::: Material provided

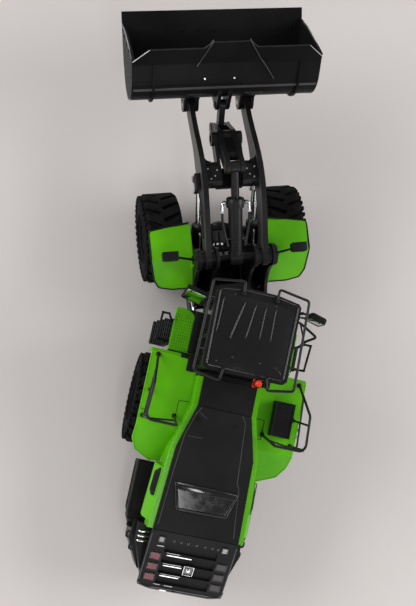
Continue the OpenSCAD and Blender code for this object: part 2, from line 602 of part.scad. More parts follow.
module at_grille() rear() translate([0, grille_low[0], grille_low[1]]) rotate([grille_slope, 0, 0]) children();
slat_l = (grille_l - 9.4) / grille_slats;
tail_pitch = 7.65;
module panel_lamp() translate([grille_w - 8.2, grille_l - 7, -1.8]) cube([2.8, 3, 3]);
module tail_lamp(i) translate([grille_w - 8.5, 5 + i * tail_pitch, -1]) cube([5.6, 4, 3]);
module rear_grille() {
  color(black) at_grille() {
    difference() {
      translate([-grille_w, 0, -4]) cube([2 * grille_w, grille_l, 4]);
      // cut square where it meets the hood
      translate([-40, grille_l, 0]) rotate([-grille_slope, 0, 0]) translate([0, 0.4, -20]) cube([80, 20, 40]);
      // each slat slopes down under the lip of the slat below it
      for (i = [0 : grille_slats - 1]) plate(-grille_w + 10.2, grille_w - 10.2)
        polygon([[3 + i * slat_l, -1.5], [3 + (i + 1) * slat_l - 0.8, 0], [3 + (i + 1) * slat_l - 0.8, 1],
          [3 + i * slat_l, 1]]);
      both() {
        panel_lamp();
        for (i = [0 : 2]) tail_lamp(i);
      }
    }
  }
  color(black) rear() plate(-grille_w + 2, grille_w - 2) polygon([[hood_y1, 49.5], [hood_y1, grille_pt(grille_l - 2, -2)[1]],
    grille_pt(grille_l - 4, -2), grille_pt(2, -2), [grille_pt(2, -2)[0], 49.5]]);
}
module rear_work_lamps() color(steel) at_grille() both() intersection() {
  panel_lamp();
  translate([0, 0, -2]) cube([grille_w, grille_l, 2.5]);
}
module tail_lamps() color("red") at_grille() both() for (i = [0 : 2]) intersection() {
  tail_lamp(i);
  translate([0, 0, -2]) cube([grille_w, grille_l, 2.4]);
}
module counterweight() color(black) rear() difference() {
  union() {
    translate([0, 0, 13]) linear_extrude(26) polygon([[-35, -134], [-36, -146], [-27, -163], [-10, -163],
      [10, -163], [27, -163], [36, -146], [35, -134]]);
    translate([0, 0, 39]) linear_extrude(10.5) difference() {
      polygon([[-33, -134], [-33, -145], [-25, -166], [25, -166], [33, -145], [33, -134]]);
      translate([-rail_x - 1.6, -150.1]) square([2 * rail_x + 3.2, 20]);
    }
    for (z = [16, 28]) translate([0, 0, z]) linear_extrude(6) bar2([0, -168], 4.6, [0, -158], 6);
  }
  // room under the slanted rear panel
  translate([0, grille_low[0], grille_low[1]]) rotate([grille_slope, 0, 0]) translate([-40, -10, -4]) cube([80, 60, 20]);
  translate([0, -168, 10]) cylinder(r = 2, h = 27);
  translate([-6.4, -173, 22]) cube([12.8, 9, 6]);
}
rear_fender_line = [[-96, 45], [-76, fender_z], [-30.2, fender_z], [-28.2, 64.2], [-27.4, 45]];
module rear_fender(s) color(lime) rear() mirror([s < 0 ? 1 : 0, 0, 0]) difference() {
  intersection() {
    plate(hood_x0 + 3.5, fender_x) polygon(strip(rear_fender_line, -panel_t));
    linear_extrude(90) polygon([[0, -20], [fender_x, -20], [fender_x, -84], [46, -91], [34, -97], [0, -97]]);
  }
  linear_extrude(90) hood_plan(3.4);
  translate([-cab_x, -38, 0]) cube([2 * cab_x, 60, 90]);
}
rail_foot = fender_z + 0.8;
rail_pts = [[45.4, -32, rail_foot], [47.2, -50.5, 97], [48, -68.7, 97], [45.8, -71.6, 97],
            [29.6, -71.7, 97], [28, -66.6, rail_foot]];
module handrail(s) color(black) rear() mirror([s < 0 ? 1 : 0, 0, 0]) {
  tube(rail_pts, rail_r);
  tube([[46.1, -39.4, 79], [47.5, -69.6, 80], [45.9, -71.2, 80], [28.9, -69.2, 82]], rail_r * 0.8);
  tube([[45.4, -54, rail_foot], [47.4, -56, 97]], rail_r * 0.8);
  tube([[46.8, -70, rail_foot], [46.6, -70.8, 97]], rail_r);
  for (p = [[45.4, -32], [28, -66.6], [45.4, -54], [46.8, -70]])
    translate([p[0], p[1], fender_z]) cylinder(r = 1.5, h = 1.2);
}
module side_platforms() color(lime) rear() both() {
  difference() {
    translate([cab_x, -27, 57]) cube([39.5 - cab_x, 27, 3]);
    for (i = [0 : 5]) translate([cab_x + 3 + i * 2.4, -24, 59.3]) cube([1.1, 21, 2]);
  }
}
module access_ladders() color(black) rear() both() {
  for (y = [-22.8, -9]) translate([37.5, y, 14]) cube([3.6, 1.4, 43]);
  for (i = [0 : 3]) translate([38, -22.8, 16 + i * 11]) cube([10 - i * 1.2, 15.2, 1.4]);
  tube([[40.6, -8.4, 55], [44, -6, 66], [48, -6, 66], [48, -21.8, 61], [40.6, -22.1, 55]], 0.7);
}
module fender_box() color(black) rear() difference() {
  translate([31.5, -66, fender_z]) cube([12, 21.5, 8]);
  translate([32.6, -65, fender_z + 7]) cube([9.8, 19.5, 2]);
}
module rear_side_boxes() color(black) rear() both() {
  difference() {
    union() {
      translate([rail_x + 1.5, -131, 18]) cube([38.1 - rail_x, 33, 14]);
      translate([rail_x + 1.5, -131, 32]) cube([12, 33, 11]);
    }
    translate([37.6, -127, 21]) cube([10, 11, 8]);
    translate([37.6, -113, 21]) cube([10, 11, 8]);
  }
}

// ---------- cab ----------
cab_y0 = 8;
cab_y1 = -36;
roof_t = 5;
cab_seat_z = hinge_top + 2 * hinge_t + side;
glass_sag = 5.6;
glass_x = cab_x - 0.5;
glass_r = (pow(glass_x, 2) + pow(glass_sag, 2)) / (2 * glass_sag);
module cab_nose() intersection() {
  translate([0, cab_y0 + glass_sag - glass_r]) circle(glass_r, $fn = 96);
  translate([-30, cab_y0]) square([60, 10]);
}
module cab_frame() color(black) rear() {
  difference() {
    translate([-cab_x, cab_y1, cab_seat_z]) cube([2 * cab_x, cab_y0 - cab_y1, cab_floor_z - cab_seat_z]);
    translate([-cab_x + 2, cab_y1 + 2, cab_seat_z - 1]) cube([2 * cab_x - 4, cab_y0 - cab_y1 - 4, cab_floor_z - cab_seat_z - 1]);
  }
  translate([0, 0, cab_floor_z - 4]) linear_extrude(4) cab_nose();
  both() {
    translate([cab_x - 2.4, cab_y0 - 2.4, cab_floor_z]) cube([2.4, 2.4, roof_z - roof_t - cab_floor_z]);
    translate([cab_x - 2.4, -17, cab_floor_z]) cube([2.4, 2.4, roof_z - roof_t - cab_floor_z]);
    translate([cab_x - 2.4, cab_y1, cab_floor_z]) cube([2.4, 2.4, roof_z - roof_t - cab_floor_z]);
    translate([cab_x - 2.4, cab_y1 + 2.4, cab_floor_z]) cube([2.4, cab_y0 - cab_y1 - 4.8, 5]);
  }
  translate([-cab_x + 2.4, cab_y1, cab_floor_z]) cube([2 * cab_x - 4.8, 2.4, 16]);
}
module cab_glass() color([0.5, 0.6, 0.6, 0.4]) rear() {
  h = roof_z - roof_t - cab_floor_z;
  // bowed windscreen
  translate([0, 0, cab_floor_z]) linear_extrude(h) difference() {
    cab_nose();
    translate([0, cab_y0 + glass_sag - glass_r]) circle(glass_r - 1, $fn = 96);
  }
  both() {
    translate([cab_x - 1.7, -14.6, cab_floor_z + 5]) cube([1, cab_y0 - 2.4 + 14.6, h - 5]);
    translate([cab_x - 1.7, cab_y1 + 2.4, cab_floor_z + 5]) cube([1, -17 - cab_y1 - 2.4, h - 5]);
  }
  translate([-cab_x + 2.4, cab_y1 + 0.7, cab_floor_z + 16]) cube([2 * cab_x - 4.8, 1, h - 16]);
}
module cab_roof() color(black) rear() {
  translate([0, 0, roof_z - roof_t]) difference() {
    linear_extrude(roof_t) polygon([[-roof_x + 2, -37], [roof_x - 2, -37], [roof_x, -35], [roof_x, 8.6], [roof_x - 1.6, 10.4],
      [10, 12.6], [-10, 12.6], [-roof_x + 1.6, 10.4], [-roof_x, 8.6], [-roof_x, -35]]);
    translate([-roof_x + 3, -34, roof_t - 0.8]) cube([2 * roof_x - 6, 40, 2]);
  }
  for (x = [-15.5 : 6.2 : 15.5]) translate([x - 1, -31, roof_z - 0.8]) cube([2, 34, 0.9]);
}
module roof_rails() color(black) rear() both() {
  tube([[10, 9, roof_z + 1], [10.2, 16, roof_z + 1.3], [28.6, 13.2, roof_z + 1.3], [29.6, -39.6, roof_z + 1.3],
        [14, -42.4, roof_z + 1.3], [13, -35.4, roof_z + 1]], rail_r);
  for (p = [[10, 9], [13, -35.4]]) translate([p[0] - 1.2, p[1] - 0.9, roof_z]) cube([2.4, 1.8, 1.9]);
}
module beacon() color([0.9, 0.15, 0.05]) rear() translate([8.6, -39.4, roof_z - 1.6]) {
  translate([-2.4, -2.4, -1.4]) cube([4.8, 4.8, 1.4]);
  cylinder(r = 1.8, h = 4);
  translate([0, 0, 4]) sphere(r = 1.8);
}
module operator_seat() color(matte) rear() {
  translate([-6, -24, cab_floor_z]) cube([12, 10, 6]);
  translate([-7, -25, cab_floor_z + 6]) cube([14, 13, 4]);
  translate([-6.5, -29, cab_floor_z + 8]) cube([13, 4, 18]);
}
module steering_column() color(matte) rear() {
  translate([-2.4, -0.8, cab_floor_z]) cube([4.8, 5, 2.2]);
  rod3([0, 1.6, cab_floor_z + 1.4], [0, -4, cab_floor_z + 17], 1.2);
  translate([0, -4, cab_floor_z + 17]) rotate([20, 0, 0]) rotate_extrude() translate([4.6, 0]) circle(0.7, $fn = 20);
  translate([0, -4, cab_floor_z + 17]) rotate([20, 0, 0]) translate([-4.6, -0.6, -0.5]) cube([9.2, 1.2, 1]);
}
// the left mirror is the larger one and is tipped forward at its top
module mirror_arm(s) color(black) rear() mirror([s < 0 ? 1 : 0, 0, 0]) {
  translate([cab_x, 4.4, 88]) cube([1.5, 3.6, 11]);
  if (s < 0) {
    tube([[cab_x + 0.9, 6.4, 97.4], [27, 7.4, 97.6], [33.4, 5.7, 96]], 0.7);
    rod3([cab_x + 0.9, 5.8, 89.4], [30.4, 6.4, 96.6], 0.6);
    translate([28.2, 0.4, 85]) rotate([0, 0, 12]) rotate([-16, 0, 0]) cube([13.6, 2.2, 15.4]);
  } else {
    tube([[cab_x + 0.9, 6.4, 97.4], [30, 8, 99], [38.5, 7.1, 99]], 0.7);
    rod3([cab_x + 0.9, 5.8, 89.4], [31, 7.9, 98.9], 0.6);
    translate([34.5, 6.5, 87.5]) rotate([0, 0, -14]) cube([10, 2.4, 13.4]);
  }
}

// ---------- every node of the part ----------
rear_chassis();
driveline();
counterweight();
hood_shell();
hood_top();
hood_window();
rear_grille();
rear_work_lamps();
tail_lamps();
rear_fender(-1);  // rear_fender_left
rear_fender(1);  // rear_fender_right
handrail(-1);  // handrail_left
handrail(1);  // handrail_right
side_platforms();
access_ladders();
fender_box();
rear_side_boxes();
cab_frame();
cab_glass();
cab_roof();
roof_rails();
beacon();
operator_seat();
steering_column();
mirror_arm(-1);  // mirror_left
mirror_arm(1);  // mirror_right
rear_axle();
rear() wheel_at(-rear_axle_y, -1) tyre();  // tyre_rear_left
rear() wheel_at(-rear_axle_y, 1) tyre();  // tyre_rear_right
rear() wheel_at(-rear_axle_y, -1) rim();  // rim_rear_left
rear() wheel_at(-rear_axle_y, 1) rim();  // rim_rear_right
front() wheel_at(front_axle_y, -1) tyre();  // tyre_front_left
front() wheel_at(front_axle_y, 1) tyre();  // tyre_front_right
front() wheel_at(front_axle_y, -1) rim();  // rim_front_left
front() wheel_at(front_axle_y, 1) rim();  // rim_front_right
front_chassis();
front_axle();
front_pins();
front_fender(-1);  // front_fender_left
front_fender(1);  // front_fender_right
work_lamp(-1);  // work_lamp_left
work_lamp(1);  // work_lamp_right
boom_arm(-1);  // boom_arm_left
boom_arm(1);  // boom_arm_right
boom_cross_tube();
boom_pins();
arm_sensor();
rocker();
link();
tilt_barrel();
tilt_rod();
bucket();
cutting_edge();
lift_barrels();
lift_rods();
steer_barrel(-1);  // steer_barrel_left
steer_barrel(1);  // steer_barrel_right
steer_rod(-1);  // steer_rod_left
steer_rod(1);  // steer_rod_right
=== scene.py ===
# %% [markdown]
# # Dressing a toy wheel loader
# The solid parts of the loader come ready made and hinged. This lesson gives each of them its finish, and
# then adds the pieces that make it look real: cushions, hoses, lenses, bolts, trim. Everything rides on a
# hinged body.

# %% Load the ready-made solids
import json
import math

import bpy
from mathutils import Matrix, Vector


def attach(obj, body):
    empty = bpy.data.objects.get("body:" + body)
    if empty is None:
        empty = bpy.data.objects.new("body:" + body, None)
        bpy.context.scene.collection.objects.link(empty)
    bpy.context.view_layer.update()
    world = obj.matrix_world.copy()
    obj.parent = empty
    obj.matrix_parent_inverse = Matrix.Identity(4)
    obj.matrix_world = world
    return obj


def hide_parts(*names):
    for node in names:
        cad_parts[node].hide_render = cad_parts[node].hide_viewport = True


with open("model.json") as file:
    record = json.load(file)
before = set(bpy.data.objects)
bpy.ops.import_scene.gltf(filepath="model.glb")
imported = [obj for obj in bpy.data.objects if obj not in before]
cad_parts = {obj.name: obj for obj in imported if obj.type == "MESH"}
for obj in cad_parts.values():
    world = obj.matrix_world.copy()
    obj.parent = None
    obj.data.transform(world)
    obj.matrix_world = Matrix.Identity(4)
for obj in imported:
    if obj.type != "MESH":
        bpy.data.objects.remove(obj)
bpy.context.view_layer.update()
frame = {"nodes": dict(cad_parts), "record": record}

# %% [markdown]
# The machine is bent in the middle and its boom is raised, so few surfaces lie square to the world. Each
# piece is therefore modelled in millimetres in a local frame where it does lie square, and a matrix then
# carries it to its place and shrinks it a thousand times. One matrix per region is easier to read than
# angles on every piece.

# %% Local frames
def turn(axis, degrees):
    return Matrix.Rotation(math.radians(degrees), 4, axis)


def shift(x, y, z):
    return Matrix.Translation((x, y, z))


FRONT = Matrix.Scale(0.001, 4) @ shift(10.9, -11.9, 0)
REAR = FRONT @ turn("Z", -18)
HOOD = REAR @ shift(0, -57.5, 79) @ turn("X", 7.08)
PANEL = REAR @ shift(0, -170.04, 51.34) @ turn("X", 27)
BOOM = FRONT @ shift(0, 38.7, 73) @ turn("X", -3.4)
BUCKET = BOOM @ shift(0, 100.5, 0) @ turn("X", 27.4)
LIFT = FRONT @ shift(0, 26.604, 24.485) @ turn("X", 39.0)
TILT = BOOM @ turn("X", 27.98)
print("hood frame stands at", [round(1000 * v, 1) for v in HOOD.translation])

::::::

Starting at the line that contains "obj.data.transform(world)", retype each line through the end of the listing above and nothing else.

    obj.data.transform(world)
    obj.matrix_world = Matrix.Identity(4)
for obj in imported:
    if obj.type != "MESH":
        bpy.data.objects.remove(obj)
bpy.context.view_layer.update()
frame = {"nodes": dict(cad_parts), "record": record}

# %% [markdown]
# The machine is bent in the middle and its boom is raised, so few surfaces lie square to the world. Each
# piece is therefore modelled in millimetres in a local frame where it does lie square, and a matrix then
# carries it to its place and shrinks it a thousand times. One matrix per region is easier to read than
# angles on every piece.

# %% Local frames
def turn(axis, degrees):
    return Matrix.Rotation(math.radians(degrees), 4, axis)


def shift(x, y, z):
    return Matrix.Translation((x, y, z))


FRONT = Matrix.Scale(0.001, 4) @ shift(10.9, -11.9, 0)
REAR = FRONT @ turn("Z", -18)
HOOD = REAR @ shift(0, -57.5, 79) @ turn("X", 7.08)
PANEL = REAR @ shift(0, -170.04, 51.34) @ turn("X", 27)
BOOM = FRONT @ shift(0, 38.7, 73) @ turn("X", -3.4)
BUCKET = BOOM @ shift(0, 100.5, 0) @ turn("X", 27.4)
LIFT = FRONT @ shift(0, 26.604, 24.485) @ turn("X", 39.0)
TILT = BOOM @ turn("X", 27.98)
print("hood frame stands at", [round(1000 * v, 1) for v in HOOD.translation])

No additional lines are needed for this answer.